§ Exercise goal: Locate the line bearing "const casingFrame = new THREE.Group();" in the material below, then reproduce it and each following line up to and including the line bearing "cad_parts[node].hide_render = cad_parts[node].hide_viewport".

── Provided records ──

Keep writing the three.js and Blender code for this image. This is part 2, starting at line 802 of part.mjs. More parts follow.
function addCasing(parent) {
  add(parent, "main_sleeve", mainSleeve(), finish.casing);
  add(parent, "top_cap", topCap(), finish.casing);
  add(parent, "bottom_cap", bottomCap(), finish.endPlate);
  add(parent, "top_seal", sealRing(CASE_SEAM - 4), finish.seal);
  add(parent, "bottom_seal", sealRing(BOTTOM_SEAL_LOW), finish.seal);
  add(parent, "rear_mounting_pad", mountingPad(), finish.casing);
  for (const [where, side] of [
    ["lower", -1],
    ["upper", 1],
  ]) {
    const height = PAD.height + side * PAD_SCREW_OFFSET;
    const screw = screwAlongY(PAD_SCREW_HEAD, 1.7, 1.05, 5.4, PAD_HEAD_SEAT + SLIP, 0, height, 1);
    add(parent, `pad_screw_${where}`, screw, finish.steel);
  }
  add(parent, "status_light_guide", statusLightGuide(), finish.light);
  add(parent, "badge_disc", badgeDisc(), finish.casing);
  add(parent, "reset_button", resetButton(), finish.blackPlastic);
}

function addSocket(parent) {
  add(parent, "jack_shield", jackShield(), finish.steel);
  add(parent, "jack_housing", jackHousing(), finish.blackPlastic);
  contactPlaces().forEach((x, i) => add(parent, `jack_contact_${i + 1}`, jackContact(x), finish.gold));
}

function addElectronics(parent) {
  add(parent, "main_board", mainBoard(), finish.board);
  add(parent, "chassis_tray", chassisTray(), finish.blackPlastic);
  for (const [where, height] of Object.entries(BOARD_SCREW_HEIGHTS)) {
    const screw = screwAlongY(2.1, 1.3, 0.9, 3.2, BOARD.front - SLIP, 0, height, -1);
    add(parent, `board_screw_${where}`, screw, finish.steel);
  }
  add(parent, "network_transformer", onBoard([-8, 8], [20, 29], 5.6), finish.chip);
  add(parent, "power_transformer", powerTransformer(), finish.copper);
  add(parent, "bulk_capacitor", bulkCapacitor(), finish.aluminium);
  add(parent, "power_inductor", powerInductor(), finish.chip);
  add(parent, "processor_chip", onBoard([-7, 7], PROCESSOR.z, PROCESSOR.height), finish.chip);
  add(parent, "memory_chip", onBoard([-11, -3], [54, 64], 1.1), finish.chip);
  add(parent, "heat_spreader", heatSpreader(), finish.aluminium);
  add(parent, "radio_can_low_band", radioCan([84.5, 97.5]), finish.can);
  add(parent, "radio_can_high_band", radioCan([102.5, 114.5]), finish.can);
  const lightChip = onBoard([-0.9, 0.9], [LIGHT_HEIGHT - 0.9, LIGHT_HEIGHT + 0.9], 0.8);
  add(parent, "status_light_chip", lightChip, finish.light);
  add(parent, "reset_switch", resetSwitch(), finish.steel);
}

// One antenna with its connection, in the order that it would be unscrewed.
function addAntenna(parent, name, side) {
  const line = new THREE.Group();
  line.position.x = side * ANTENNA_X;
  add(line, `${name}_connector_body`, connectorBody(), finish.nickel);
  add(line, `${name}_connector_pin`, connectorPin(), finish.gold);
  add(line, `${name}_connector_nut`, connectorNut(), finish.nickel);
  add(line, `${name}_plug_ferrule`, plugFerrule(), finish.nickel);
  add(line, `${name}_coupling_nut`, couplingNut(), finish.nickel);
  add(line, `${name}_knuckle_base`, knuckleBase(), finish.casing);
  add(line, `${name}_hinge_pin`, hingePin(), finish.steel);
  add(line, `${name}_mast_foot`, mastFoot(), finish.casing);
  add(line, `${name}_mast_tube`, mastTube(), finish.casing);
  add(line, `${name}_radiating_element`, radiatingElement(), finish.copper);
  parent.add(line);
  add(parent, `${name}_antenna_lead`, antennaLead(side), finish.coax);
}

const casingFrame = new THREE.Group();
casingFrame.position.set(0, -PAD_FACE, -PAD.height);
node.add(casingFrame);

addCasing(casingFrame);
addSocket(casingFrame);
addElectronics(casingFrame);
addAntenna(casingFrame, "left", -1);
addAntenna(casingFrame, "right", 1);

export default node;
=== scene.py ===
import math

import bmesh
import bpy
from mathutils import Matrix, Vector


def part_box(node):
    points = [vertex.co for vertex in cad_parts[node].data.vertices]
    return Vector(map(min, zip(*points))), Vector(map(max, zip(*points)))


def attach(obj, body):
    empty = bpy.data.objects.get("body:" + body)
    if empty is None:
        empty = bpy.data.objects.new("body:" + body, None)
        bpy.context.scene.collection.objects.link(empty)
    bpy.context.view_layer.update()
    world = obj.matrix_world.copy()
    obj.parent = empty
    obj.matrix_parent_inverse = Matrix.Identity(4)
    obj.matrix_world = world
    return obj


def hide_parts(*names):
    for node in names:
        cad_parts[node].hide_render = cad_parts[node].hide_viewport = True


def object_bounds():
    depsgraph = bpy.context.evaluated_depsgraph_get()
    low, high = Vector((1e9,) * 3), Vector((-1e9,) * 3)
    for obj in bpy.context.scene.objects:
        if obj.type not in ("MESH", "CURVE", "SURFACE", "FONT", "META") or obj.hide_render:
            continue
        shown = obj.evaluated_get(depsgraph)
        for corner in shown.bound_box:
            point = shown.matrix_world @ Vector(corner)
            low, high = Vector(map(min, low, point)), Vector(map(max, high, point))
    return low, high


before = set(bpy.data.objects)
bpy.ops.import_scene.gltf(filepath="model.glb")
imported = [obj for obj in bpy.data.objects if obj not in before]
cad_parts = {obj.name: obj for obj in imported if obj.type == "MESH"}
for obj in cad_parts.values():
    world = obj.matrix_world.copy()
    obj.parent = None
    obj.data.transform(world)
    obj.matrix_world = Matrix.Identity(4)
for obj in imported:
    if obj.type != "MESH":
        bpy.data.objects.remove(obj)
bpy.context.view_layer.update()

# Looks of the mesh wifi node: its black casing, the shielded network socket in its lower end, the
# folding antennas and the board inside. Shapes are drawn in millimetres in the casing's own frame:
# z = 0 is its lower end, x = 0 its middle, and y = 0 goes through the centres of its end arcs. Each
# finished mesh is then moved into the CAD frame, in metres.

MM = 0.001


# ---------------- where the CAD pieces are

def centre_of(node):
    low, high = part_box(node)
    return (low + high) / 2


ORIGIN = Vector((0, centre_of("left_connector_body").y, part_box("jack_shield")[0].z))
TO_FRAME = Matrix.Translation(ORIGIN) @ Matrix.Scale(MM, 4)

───
── Provided records ──

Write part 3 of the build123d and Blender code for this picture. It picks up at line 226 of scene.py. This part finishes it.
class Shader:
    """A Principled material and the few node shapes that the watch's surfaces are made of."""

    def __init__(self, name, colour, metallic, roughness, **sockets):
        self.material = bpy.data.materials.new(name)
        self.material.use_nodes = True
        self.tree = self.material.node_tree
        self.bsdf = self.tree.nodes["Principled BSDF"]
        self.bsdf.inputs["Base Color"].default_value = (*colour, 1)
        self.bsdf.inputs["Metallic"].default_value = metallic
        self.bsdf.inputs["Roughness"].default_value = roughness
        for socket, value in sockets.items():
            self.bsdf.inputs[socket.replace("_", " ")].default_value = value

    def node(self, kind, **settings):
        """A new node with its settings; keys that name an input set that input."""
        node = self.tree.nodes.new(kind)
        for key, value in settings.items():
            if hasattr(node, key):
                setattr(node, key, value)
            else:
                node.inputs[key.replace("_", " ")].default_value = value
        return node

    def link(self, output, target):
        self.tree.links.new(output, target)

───

§ Exercise output:
const casingFrame = new THREE.Group();
casingFrame.position.set(0, -PAD_FACE, -PAD.height);
node.add(casingFrame);

addCasing(casingFrame);
addSocket(casingFrame);
addElectronics(casingFrame);
addAntenna(casingFrame, "left", -1);
addAntenna(casingFrame, "right", 1);

export default node;
=== scene.py ===
import math

import bmesh
import bpy
from mathutils import Matrix, Vector


def part_box(node):
    points = [vertex.co for vertex in cad_parts[node].data.vertices]
    return Vector(map(min, zip(*points))), Vector(map(max, zip(*points)))


def attach(obj, body):
    empty = bpy.data.objects.get("body:" + body)
    if empty is None:
        empty = bpy.data.objects.new("body:" + body, None)
        bpy.context.scene.collection.objects.link(empty)
    bpy.context.view_layer.update()
    world = obj.matrix_world.copy()
    obj.parent = empty
    obj.matrix_parent_inverse = Matrix.Identity(4)
    obj.matrix_world = world
    return obj


def hide_parts(*names):
    for node in names:
        cad_parts[node].hide_render = cad_parts[node].hide_viewport = True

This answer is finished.